One hitch before you ask for it at your local book co-op. The jacket 
promises this to be "An action plan, indeed, an incendiary device" that 
will "ignite the passions of entry-level assistants, neophyte managers, 
seasoned VPs, CEOs." Those corporations took notice of the street protests, 
all right, and decided they were too exciting not to rip off. So steal this 
book they did. "Activists are the coolest people on the planet," Hamel 
recognizes, which is dandy as long as he can quietly redefine 
"activists"  to mean people who work extra hard at their job.

This Wall Street Journal bestseller assures readers that it's every bit as 
exciting, hell, every bit as ennobling, to be the employee that convinces 
Sony to design a new audio chip as it is to desegregate buses or liberate 
South Africa. This is the sexiest thing that's happened to engineers since 
they stopped carrying slide rules in their pockets: One minute, they're the 
ultimate cog in the wheel, the next minute, they're revolutionaries rubbing 
elbows with Hamel's role models: Nelson Mandela, Rosa Parks, Vaclav Havel, 
and the founders of Amnesty International and Greenpeace. Revolutionaries 
or corporate motivators? "These are people who change the world. And you 
can't change your own company? Give me a break."

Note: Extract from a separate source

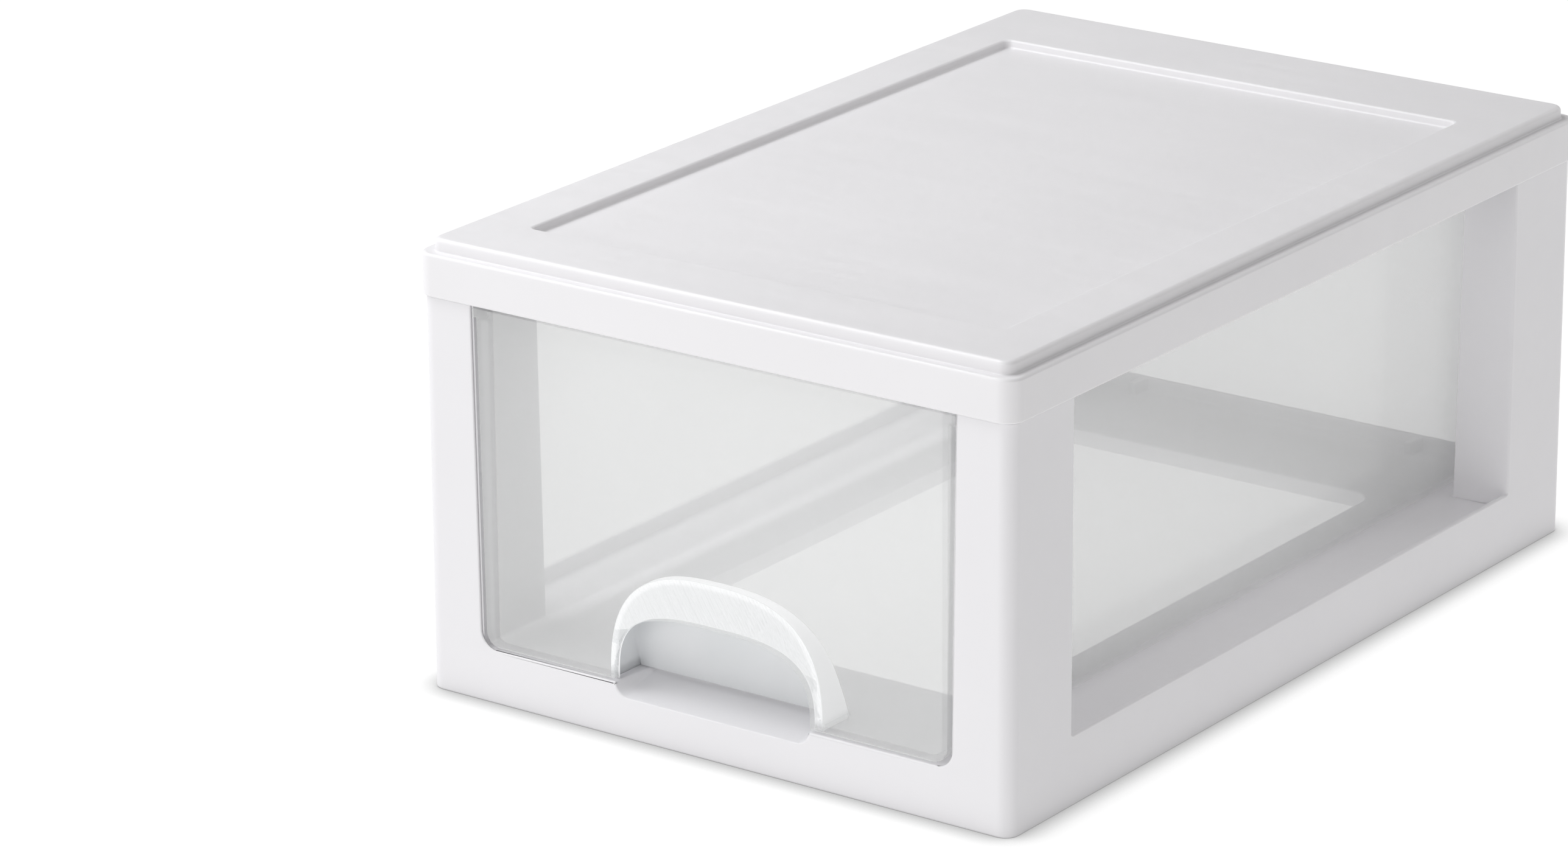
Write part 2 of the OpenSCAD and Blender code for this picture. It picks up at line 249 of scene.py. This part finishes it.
def make_top_cover():
    """Sunken panel, stacking rim, ledge and collar as one shell of even thickness."""
    top = COVER_HIGH.z
    panel = top - PANEL_DEPTH
    foot = COVER_LOW.z
    shoulder = foot + COLLAR_H
    flat = 4 * MM
    upper = panel_rings(rounded_path([
        (flat, panel, 0), (0.45 * MM, panel, 0.8 * MM), (0, top, 1.0 * MM), (-flat, top, 0)]))
    outer = collar_rings(rounded_path([
        (RIM_INSET + flat, top, 0), (RIM_INSET + 0.2 * MM, top, 1.6 * MM),
        (RIM_INSET, shoulder, 0.5 * MM), (0, shoulder, 1.1 * MM), (0, foot, 0.6 * MM),
        (WALL, foot, 0.3 * MM), (WALL, shoulder - WALL, 0.6 * MM),
        (RIM_INSET + WALL, shoulder - WALL, 0.5 * MM), (RIM_INSET + WALL, top - WALL, 0.6 * MM),
        (RIM_INSET + WALL + flat, top - WALL, 0)]))
    lower = panel_rings(rounded_path([
        (-WALL - flat, top - WALL, 0), (-WALL, top - WALL, 0.6 * MM),
        (-WALL, panel - WALL, 0.6 * MM), (flat, panel - WALL, 0)]))
    maker = bmesh.new()
    loft(maker, upper + outer + lower)
    made = add_object("top_cover_moulding", maker)
    ribs = bmesh.new()
    guide_top, guide_foot = shoulder - WALL / 2, foot + GUIDE_LIFT
    edge_x, edge_y = COVER_HIGH.x - WALL / 2, COVER_HIGH.y - WALL / 2
    for side in (-1, 1):
        inner_x = side * (GUIDE_X - RIB_T)
        for end, face_y in ((-1, POST_FRONT + FIT_GAP), (1, POST_REAR - FIT_GAP)):
            far_y = face_y - end * RIB_T
            add_block(ribs, (inner_x, far_y, guide_foot), (side * GUIDE_X, end * edge_y, guide_top))
            add_block(ribs, (inner_x, face_y, guide_foot), (side * edge_x, far_y, guide_top))
        add_block(ribs, (side * STOP_X - STOP_W / 2, STOP_Y - STOP_T, foot + STOP_LIFT),
                  (side * STOP_X + STOP_W / 2, STOP_Y, panel - WALL / 2))
    weld_on(made, ribs)
    keep_flats_flat(made)
    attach(made, "case")
    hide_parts("top_cover")
    return made


# ---------------------------------------------------------------- drawer

BIN_FILLET = 0.2 * MM
PANEL_T = 2.4 * MM
LIP_HALF, LIP_TOP, LIP_POWER = 40 * MM, 46 * MM, 3.1
POCKET_POWER = 2.7
POCKET_TOP_DEPTH, POCKET_FOOT_DEPTH = 8.2 * MM, 18.5 * MM
POCKET_T, FACE_T = 1.8 * MM, 0.8 * MM
# The bend between the pocket's side and back: at its foot, in full, and over what height it grows
BEND_FOOT, BEND_FULL, BEND_RISE = 1.9 * MM, 3.6 * MM, 12 * MM
PULL_SOFT = 0.25 * MM
# Insets of two extra rows on the front face, where the painted highlight fades
FACE_ROWS = (1.6 * MM, 2.5 * MM)
ARCH_STEPS, BEND_STEPS = 64, 6
TANGENT_STEP = 0.004
# The mesh layer that marks where the pull's painted highlight goes
PAINTED_HIGHLIGHT_LAYER = "painted_highlight"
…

The book fires up readers with a practical guide on "how to start an 
insurrection." First you write a manifesto; Thomas Paine's work during the 
American Revolution is a good guide. Then you build a coalition to maximize 
your influence, just like "a labor union organizing a strike." Does "pick 
your targets ... co-opt and neutralize" sound like veteran organizer Saul 
Alinsky's "pick the target, freeze it, personalize it and polarize it"? It 
should. Hamel calls Alinsky's Rules for Radicals a "classic." Likewise, 
"winning small" in the beginning to build momentum might as well have come 
from an ACORN community organizers' handbook. If executives have paid any 
attention to the protesters at their doors, they should already know 
Hamel's game plan. We've been running it against them for years.

What's hardest to swallow after reading the book is not that the 
counterculture has been ripped off yet again, with no royalties paid, or 
that the determination of environ-mentalists is presented as inspiration 
for corporations seeking to extend their dominance over the planet. The 
tough part is considering the possibility that there's something in here 
for progressives to steal back and profit from.  OK, not much. Leading the 
Revolution mainly consists of some radical lingo ladled over the same luke 
warm hash that's been sold in trendy business books for years. (The formula 
is for the head of a consulting firm, like Hamel, to write a book that 
tantalizes potential corporate clients into paying for the full story.) 
Personally, what I want to adopt is the business world's ability to print 
whole books in full color with hip graphics. Beyond that, it's time to put 
corporate platitudes about empowerment into action for ourselves.

Hamel's claims that smart businesses "let youth be heard," "listen to the 
periphery," and "let newcomers have their say" are hype that hide corporate 
hierarchies. But plenty of good, hardworking NGOs don't use the ideas and 
innovations of most of their people, either.  For starters, groups could 
try out Hamel's suggestion that half the attendees at the next strategy 
meeting be people who have never been to one before. Next consider the 
promise that business makes whenever it talks about workplace "teams" or 
when Hamel proposes "listening to new voices." They're talking about people 
having a real say in what their employer is doing. They're talking about 
workplace democracy. While Hamel, like progressives, recognizes the payoff 
of giving people a real voice, that's one strategy corporate America can 
never use. But a genuine, carefully crafted system of workplace democracy 
could produce for progressive organizations a wellspring of creative new 
strategies, successful projects and high morale.

Back in the corporate world, the next step would be to follow the advice of 
Hamel's pal Saul Alinsky, and hold companies to their promises. They want 
suggestions on improving the workplace?  Great. Self-managing teams? Here 
we come. An end to old workplace hierarchies? Couldn't agree more. And a 
revolution from within the corporation? I'm so there.

I'm not sure that Nelson Mandela, Rosa Parks and Martin Luther King would 
be the ideal employees Hamel imagines them to be. But they sure would be 
fun to sit next to during employee "empowerment" meetings.